TASK OBJECTIVE
Copy exactly the lines from the one containing "# Rounded lip" to the one containing "MIRROR_BOUNCES = 16", both lines included, and nothing else.

============================================================

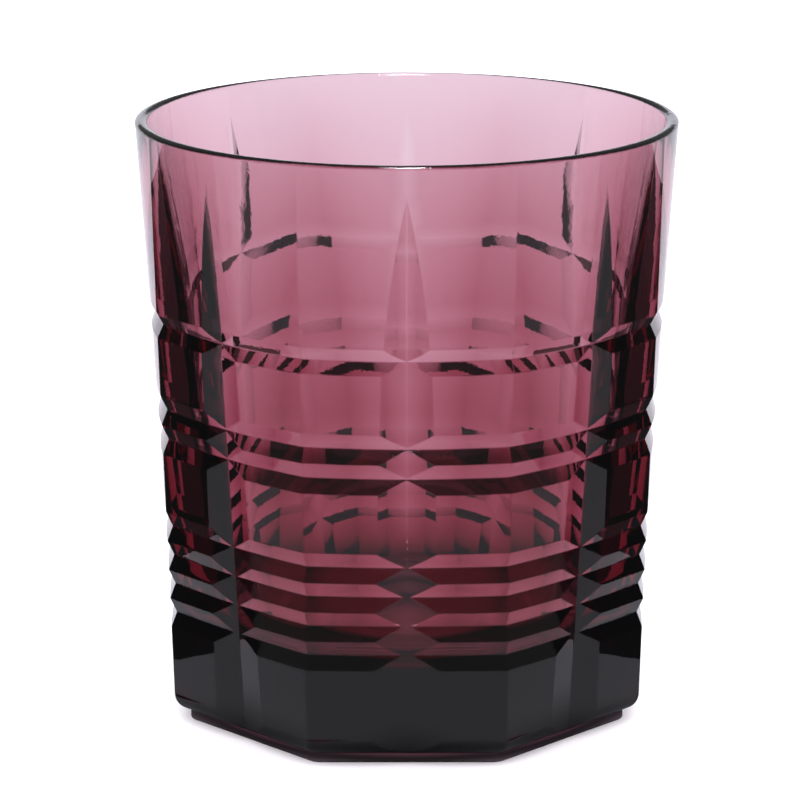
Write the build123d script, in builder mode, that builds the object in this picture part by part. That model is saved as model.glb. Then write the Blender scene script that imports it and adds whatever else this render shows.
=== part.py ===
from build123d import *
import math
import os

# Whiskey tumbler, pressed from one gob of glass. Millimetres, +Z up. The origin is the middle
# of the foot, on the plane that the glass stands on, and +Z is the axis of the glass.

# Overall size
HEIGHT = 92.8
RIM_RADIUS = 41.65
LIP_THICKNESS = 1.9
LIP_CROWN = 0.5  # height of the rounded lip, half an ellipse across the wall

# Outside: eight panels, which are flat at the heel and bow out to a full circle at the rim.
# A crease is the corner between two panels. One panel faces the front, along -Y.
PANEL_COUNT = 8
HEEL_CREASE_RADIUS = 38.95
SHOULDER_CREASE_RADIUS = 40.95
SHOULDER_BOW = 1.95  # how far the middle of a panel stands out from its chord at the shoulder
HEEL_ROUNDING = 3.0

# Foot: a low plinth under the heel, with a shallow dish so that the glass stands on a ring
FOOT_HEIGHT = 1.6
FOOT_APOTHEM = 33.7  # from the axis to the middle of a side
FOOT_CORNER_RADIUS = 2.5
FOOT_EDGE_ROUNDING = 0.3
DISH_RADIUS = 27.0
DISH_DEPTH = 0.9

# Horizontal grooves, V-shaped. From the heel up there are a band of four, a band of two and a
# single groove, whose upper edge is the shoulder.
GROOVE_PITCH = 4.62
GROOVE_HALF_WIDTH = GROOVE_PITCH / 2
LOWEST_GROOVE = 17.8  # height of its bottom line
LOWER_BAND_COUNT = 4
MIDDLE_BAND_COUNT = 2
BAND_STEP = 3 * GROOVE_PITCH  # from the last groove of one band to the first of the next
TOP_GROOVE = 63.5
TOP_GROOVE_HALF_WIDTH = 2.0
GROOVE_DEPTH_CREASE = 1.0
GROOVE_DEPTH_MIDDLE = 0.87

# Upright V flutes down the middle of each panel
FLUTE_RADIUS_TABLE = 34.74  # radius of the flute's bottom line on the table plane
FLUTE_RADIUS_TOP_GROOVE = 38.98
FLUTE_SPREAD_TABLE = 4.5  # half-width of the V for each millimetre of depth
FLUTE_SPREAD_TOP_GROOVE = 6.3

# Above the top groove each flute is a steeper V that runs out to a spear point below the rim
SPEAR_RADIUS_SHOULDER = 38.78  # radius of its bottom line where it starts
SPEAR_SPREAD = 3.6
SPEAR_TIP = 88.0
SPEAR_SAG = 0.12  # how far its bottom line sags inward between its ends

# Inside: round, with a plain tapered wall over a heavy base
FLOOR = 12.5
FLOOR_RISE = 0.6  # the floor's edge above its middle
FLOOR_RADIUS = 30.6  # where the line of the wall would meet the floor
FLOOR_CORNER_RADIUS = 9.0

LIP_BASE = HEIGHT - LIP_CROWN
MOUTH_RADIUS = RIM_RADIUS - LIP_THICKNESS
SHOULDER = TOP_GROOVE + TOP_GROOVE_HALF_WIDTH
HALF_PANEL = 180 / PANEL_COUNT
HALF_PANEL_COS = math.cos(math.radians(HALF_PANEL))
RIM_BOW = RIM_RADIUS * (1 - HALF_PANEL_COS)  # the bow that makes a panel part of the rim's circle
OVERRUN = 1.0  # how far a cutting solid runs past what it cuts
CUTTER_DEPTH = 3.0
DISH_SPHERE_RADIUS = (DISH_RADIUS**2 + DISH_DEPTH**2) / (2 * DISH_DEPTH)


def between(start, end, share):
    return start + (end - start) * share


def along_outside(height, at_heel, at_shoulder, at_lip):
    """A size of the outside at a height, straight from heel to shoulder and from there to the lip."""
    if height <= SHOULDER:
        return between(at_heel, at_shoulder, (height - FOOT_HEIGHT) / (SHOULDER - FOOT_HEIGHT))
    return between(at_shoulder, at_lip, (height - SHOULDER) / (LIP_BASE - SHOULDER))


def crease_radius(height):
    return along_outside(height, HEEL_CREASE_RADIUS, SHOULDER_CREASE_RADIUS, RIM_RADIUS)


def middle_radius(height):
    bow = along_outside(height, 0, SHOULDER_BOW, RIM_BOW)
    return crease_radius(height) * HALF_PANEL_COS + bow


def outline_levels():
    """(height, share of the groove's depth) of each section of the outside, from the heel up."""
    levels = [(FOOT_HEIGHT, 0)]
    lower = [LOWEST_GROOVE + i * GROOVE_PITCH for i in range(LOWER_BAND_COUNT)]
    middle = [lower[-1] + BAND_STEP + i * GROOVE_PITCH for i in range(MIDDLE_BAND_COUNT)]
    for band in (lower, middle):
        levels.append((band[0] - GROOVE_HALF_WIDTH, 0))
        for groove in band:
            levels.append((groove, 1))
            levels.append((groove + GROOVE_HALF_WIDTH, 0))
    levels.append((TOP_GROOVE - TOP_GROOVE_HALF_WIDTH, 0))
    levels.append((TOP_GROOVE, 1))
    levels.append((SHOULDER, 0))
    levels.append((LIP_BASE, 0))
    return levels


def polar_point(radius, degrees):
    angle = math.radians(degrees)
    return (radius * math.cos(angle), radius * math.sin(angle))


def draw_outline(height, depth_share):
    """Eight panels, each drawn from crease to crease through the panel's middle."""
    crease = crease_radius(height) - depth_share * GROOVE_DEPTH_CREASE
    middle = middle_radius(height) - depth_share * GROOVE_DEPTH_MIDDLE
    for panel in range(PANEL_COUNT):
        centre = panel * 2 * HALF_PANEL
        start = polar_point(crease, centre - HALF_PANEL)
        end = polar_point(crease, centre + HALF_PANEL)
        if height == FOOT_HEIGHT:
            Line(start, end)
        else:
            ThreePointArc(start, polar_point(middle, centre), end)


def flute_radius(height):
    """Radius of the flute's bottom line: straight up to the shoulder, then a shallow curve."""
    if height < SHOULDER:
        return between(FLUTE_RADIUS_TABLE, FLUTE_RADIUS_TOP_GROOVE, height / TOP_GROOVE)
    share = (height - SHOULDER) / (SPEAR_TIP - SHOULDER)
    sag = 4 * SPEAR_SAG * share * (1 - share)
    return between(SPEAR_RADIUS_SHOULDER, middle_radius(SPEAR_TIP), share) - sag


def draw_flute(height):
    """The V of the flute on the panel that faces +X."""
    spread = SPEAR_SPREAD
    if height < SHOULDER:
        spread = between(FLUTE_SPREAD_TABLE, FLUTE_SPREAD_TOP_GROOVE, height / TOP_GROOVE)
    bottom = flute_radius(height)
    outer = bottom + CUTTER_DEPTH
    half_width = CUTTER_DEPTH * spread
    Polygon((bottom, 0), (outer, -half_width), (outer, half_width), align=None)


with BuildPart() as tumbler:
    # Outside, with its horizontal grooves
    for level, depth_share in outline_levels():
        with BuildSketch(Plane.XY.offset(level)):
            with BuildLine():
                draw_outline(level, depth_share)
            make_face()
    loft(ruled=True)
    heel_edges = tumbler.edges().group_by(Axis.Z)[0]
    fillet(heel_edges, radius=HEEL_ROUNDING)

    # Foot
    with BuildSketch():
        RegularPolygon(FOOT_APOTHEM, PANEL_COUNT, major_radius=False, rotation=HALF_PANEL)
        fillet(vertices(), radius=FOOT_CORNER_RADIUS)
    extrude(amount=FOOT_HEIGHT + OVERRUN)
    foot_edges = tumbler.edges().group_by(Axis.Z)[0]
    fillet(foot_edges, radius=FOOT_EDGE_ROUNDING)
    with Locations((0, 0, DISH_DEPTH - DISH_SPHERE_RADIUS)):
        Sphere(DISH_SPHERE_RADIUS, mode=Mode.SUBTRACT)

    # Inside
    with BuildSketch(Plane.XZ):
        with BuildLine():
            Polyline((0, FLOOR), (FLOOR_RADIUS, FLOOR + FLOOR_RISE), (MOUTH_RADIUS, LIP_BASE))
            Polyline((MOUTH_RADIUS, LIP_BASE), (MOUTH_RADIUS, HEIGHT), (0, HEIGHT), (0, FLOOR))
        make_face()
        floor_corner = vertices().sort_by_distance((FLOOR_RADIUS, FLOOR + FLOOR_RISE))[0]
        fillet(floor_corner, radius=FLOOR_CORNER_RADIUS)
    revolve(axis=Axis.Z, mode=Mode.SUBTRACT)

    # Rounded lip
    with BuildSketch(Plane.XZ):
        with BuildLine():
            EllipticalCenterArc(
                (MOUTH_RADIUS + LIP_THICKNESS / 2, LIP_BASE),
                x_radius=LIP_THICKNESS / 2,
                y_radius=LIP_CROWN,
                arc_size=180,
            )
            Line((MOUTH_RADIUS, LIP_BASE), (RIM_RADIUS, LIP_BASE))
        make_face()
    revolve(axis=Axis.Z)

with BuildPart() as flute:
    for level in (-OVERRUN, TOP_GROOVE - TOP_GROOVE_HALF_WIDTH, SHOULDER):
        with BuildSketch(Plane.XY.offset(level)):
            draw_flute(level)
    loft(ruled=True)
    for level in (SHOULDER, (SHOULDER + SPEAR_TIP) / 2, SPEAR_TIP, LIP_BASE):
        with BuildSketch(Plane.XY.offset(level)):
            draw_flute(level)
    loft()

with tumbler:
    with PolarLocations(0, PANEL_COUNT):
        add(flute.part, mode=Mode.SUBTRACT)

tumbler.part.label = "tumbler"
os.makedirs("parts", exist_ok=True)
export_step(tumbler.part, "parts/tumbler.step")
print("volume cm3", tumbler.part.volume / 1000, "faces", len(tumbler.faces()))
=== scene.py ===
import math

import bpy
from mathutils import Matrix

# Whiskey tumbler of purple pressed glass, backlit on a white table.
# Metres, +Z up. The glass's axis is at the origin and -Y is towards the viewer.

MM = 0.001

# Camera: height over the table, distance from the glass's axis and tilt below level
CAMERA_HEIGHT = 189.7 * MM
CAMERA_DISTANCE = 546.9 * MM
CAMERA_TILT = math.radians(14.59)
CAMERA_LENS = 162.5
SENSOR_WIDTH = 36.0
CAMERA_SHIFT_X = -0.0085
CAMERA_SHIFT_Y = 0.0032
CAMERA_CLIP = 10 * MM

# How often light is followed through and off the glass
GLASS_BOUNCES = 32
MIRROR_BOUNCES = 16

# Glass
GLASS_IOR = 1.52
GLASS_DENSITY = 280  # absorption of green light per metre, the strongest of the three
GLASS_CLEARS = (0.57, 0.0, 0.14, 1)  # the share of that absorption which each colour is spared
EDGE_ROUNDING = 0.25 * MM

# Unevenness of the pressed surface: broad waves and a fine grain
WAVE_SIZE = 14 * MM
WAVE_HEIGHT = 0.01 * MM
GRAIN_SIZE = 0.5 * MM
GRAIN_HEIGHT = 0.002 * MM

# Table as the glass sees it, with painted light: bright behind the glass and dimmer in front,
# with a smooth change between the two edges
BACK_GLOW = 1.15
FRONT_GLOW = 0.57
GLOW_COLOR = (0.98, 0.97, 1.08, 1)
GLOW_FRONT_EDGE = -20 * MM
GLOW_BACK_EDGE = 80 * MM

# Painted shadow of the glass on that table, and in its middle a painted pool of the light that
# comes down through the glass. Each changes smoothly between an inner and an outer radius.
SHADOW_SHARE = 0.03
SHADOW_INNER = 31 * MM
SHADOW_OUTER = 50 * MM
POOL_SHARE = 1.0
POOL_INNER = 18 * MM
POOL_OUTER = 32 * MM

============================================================

FINISHED EXERCISE
    # Rounded lip
    with BuildSketch(Plane.XZ):
        with BuildLine():
            EllipticalCenterArc(
                (MOUTH_RADIUS + LIP_THICKNESS / 2, LIP_BASE),
                x_radius=LIP_THICKNESS / 2,
                y_radius=LIP_CROWN,
                arc_size=180,
            )
            Line((MOUTH_RADIUS, LIP_BASE), (RIM_RADIUS, LIP_BASE))
        make_face()
    revolve(axis=Axis.Z)

with BuildPart() as flute:
    for level in (-OVERRUN, TOP_GROOVE - TOP_GROOVE_HALF_WIDTH, SHOULDER):
        with BuildSketch(Plane.XY.offset(level)):
            draw_flute(level)
    loft(ruled=True)
    for level in (SHOULDER, (SHOULDER + SPEAR_TIP) / 2, SPEAR_TIP, LIP_BASE):
        with BuildSketch(Plane.XY.offset(level)):
            draw_flute(level)
    loft()

with tumbler:
    with PolarLocations(0, PANEL_COUNT):
        add(flute.part, mode=Mode.SUBTRACT)

tumbler.part.label = "tumbler"
os.makedirs("parts", exist_ok=True)
export_step(tumbler.part, "parts/tumbler.step")
print("volume cm3", tumbler.part.volume / 1000, "faces", len(tumbler.faces()))
=== scene.py ===
import math

import bpy
from mathutils import Matrix

# Whiskey tumbler of purple pressed glass, backlit on a white table.
# Metres, +Z up. The glass's axis is at the origin and -Y is towards the viewer.

MM = 0.001

# Camera: height over the table, distance from the glass's axis and tilt below level
CAMERA_HEIGHT = 189.7 * MM
CAMERA_DISTANCE = 546.9 * MM
CAMERA_TILT = math.radians(14.59)
CAMERA_LENS = 162.5
SENSOR_WIDTH = 36.0
CAMERA_SHIFT_X = -0.0085
CAMERA_SHIFT_Y = 0.0032
CAMERA_CLIP = 10 * MM

# How often light is followed through and off the glass
GLASS_BOUNCES = 32
MIRROR_BOUNCES = 16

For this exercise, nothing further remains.